Pria yang lulus dari Madrasah Aliyah Negeri Program Khusus (MANPK), Surakarta ini kemudian meneruskan studinya ke IAIN Jakarta. Menurutnya, IAIN Jakarta memiliki lingkungan yang kondusif untuk mengasah intelektual. Ia sudah mengidolakan banyak intelektual asal kampus ini seperti Din Syamsudin dan Quraisyhab sejak sekolah menengah.
“Sebenarnya orang tua ingin saya melanjutkan sekolah di IAIN Yogyakarta namun, saya merasa tidak akan berkembang jika ada di Yogyakarta maka saya berdiskusi agar bisa diizinkan kuliah di Jakarta,” tutur alumni Jurusan Tafsir Hadits IAIN Jakarta tersebut.
Setelah masuk dunia kampus ia tidak berhenti menulis.

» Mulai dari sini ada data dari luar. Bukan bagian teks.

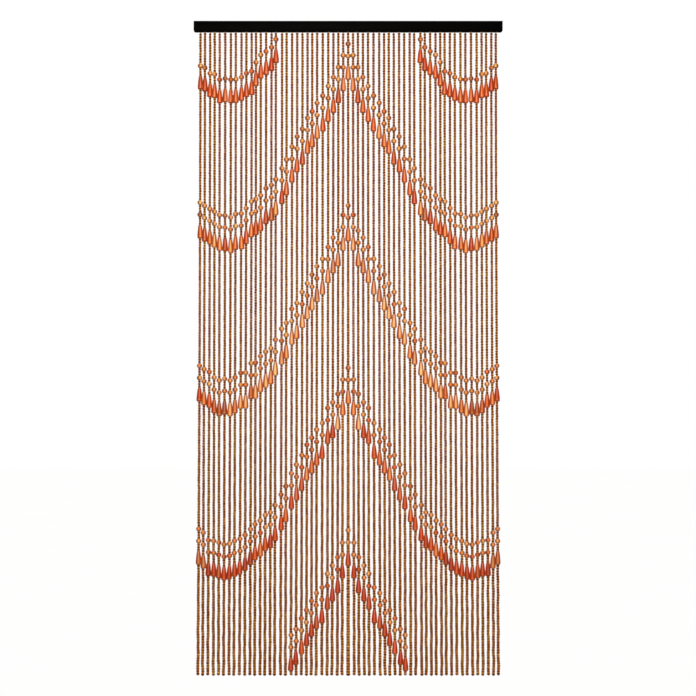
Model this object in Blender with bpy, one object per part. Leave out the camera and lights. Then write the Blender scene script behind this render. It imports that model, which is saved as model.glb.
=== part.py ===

Tulisan dosen Fakultas Ilmu Sosial Politik (FISIP) UIN Jakarta itu pertama kali diterbitkan oleh Harian Terbit pada tahun 1996. “Saat itu, saya menulis karena ingin mengurangi beban orang tua dengan menghasilkan uang sendiri,” kata Direktur Public Affair di Lembaga Survei Indonesia (LSI) itu.
Lulusan terbaik Fakultas Ushuluddin tahun 2002 ini termasuk mahasiswa yang aktif pada kegiatan organisasi kampus. Ia sempat menjabat sebagai Presiden Mahasiswa IAIN Jakarta pada 2000-2001 dan sangat aktif di Forum Diskusi Mahasiswa Ciputat (Formaci). Meski kegiatan non-akademisnya sangat padat, Burhanuddin selalu mendapatkan nilai yang baik di kelasnya.
Dalam riset dibutuhkan analisis yang tinggi dan teliti. Burhanuddin yang lulusan Magister Political Sciences Australian National University (ANU) tersebut mengaku, kecakapannya menganalisis berkembang karena ia sering berdiskusi dan membaca di Formaci. Ia juga mengatakan, Formaci telah membantunya untuk mengatasi kekecewaan atas kurikulum IAIN Jakarta yang saat itu menurutnya terlalu normatif.
Saat ini, Burhanuddin aktif sebagai pengamat politik yang sering dipanggil ke media. Berbagai media cetak sampai elektronik berbondong-bondong meminta analisis politiknya. Bahkan, saat pemilu legislatif 2014 kemarin, ia dikontrak secara eksklusif oleh salah satu stasiun televisi swasta untuk memandu acara perhitungan cepat hasil pemilu.
Burhanuddin juga sedang menyelesaikan pendidikan Doktornya di ANU. Ia mengambil topik disertasi mengenai perilaku pemilih dalam politik uang. Ia pun mengambil studi kasusnya pada pemilu Indonesia 2014 kali ini.
Meski sudah bertahun-tahun mengamati dunia politik, pria yang pernah menjadi konsultan politik di Charta Politika ini mengungkapkan, tidak tertarik untuk terjun langsung menjadi politisi. “Keinginan saya saat ini adalah menjadi seorang peneliti. Saya senang dengan riset. Impian saya, ingin menulis di jurnal-jurnal internasional,” jelas pengamat politik kelahiran 1977 itu.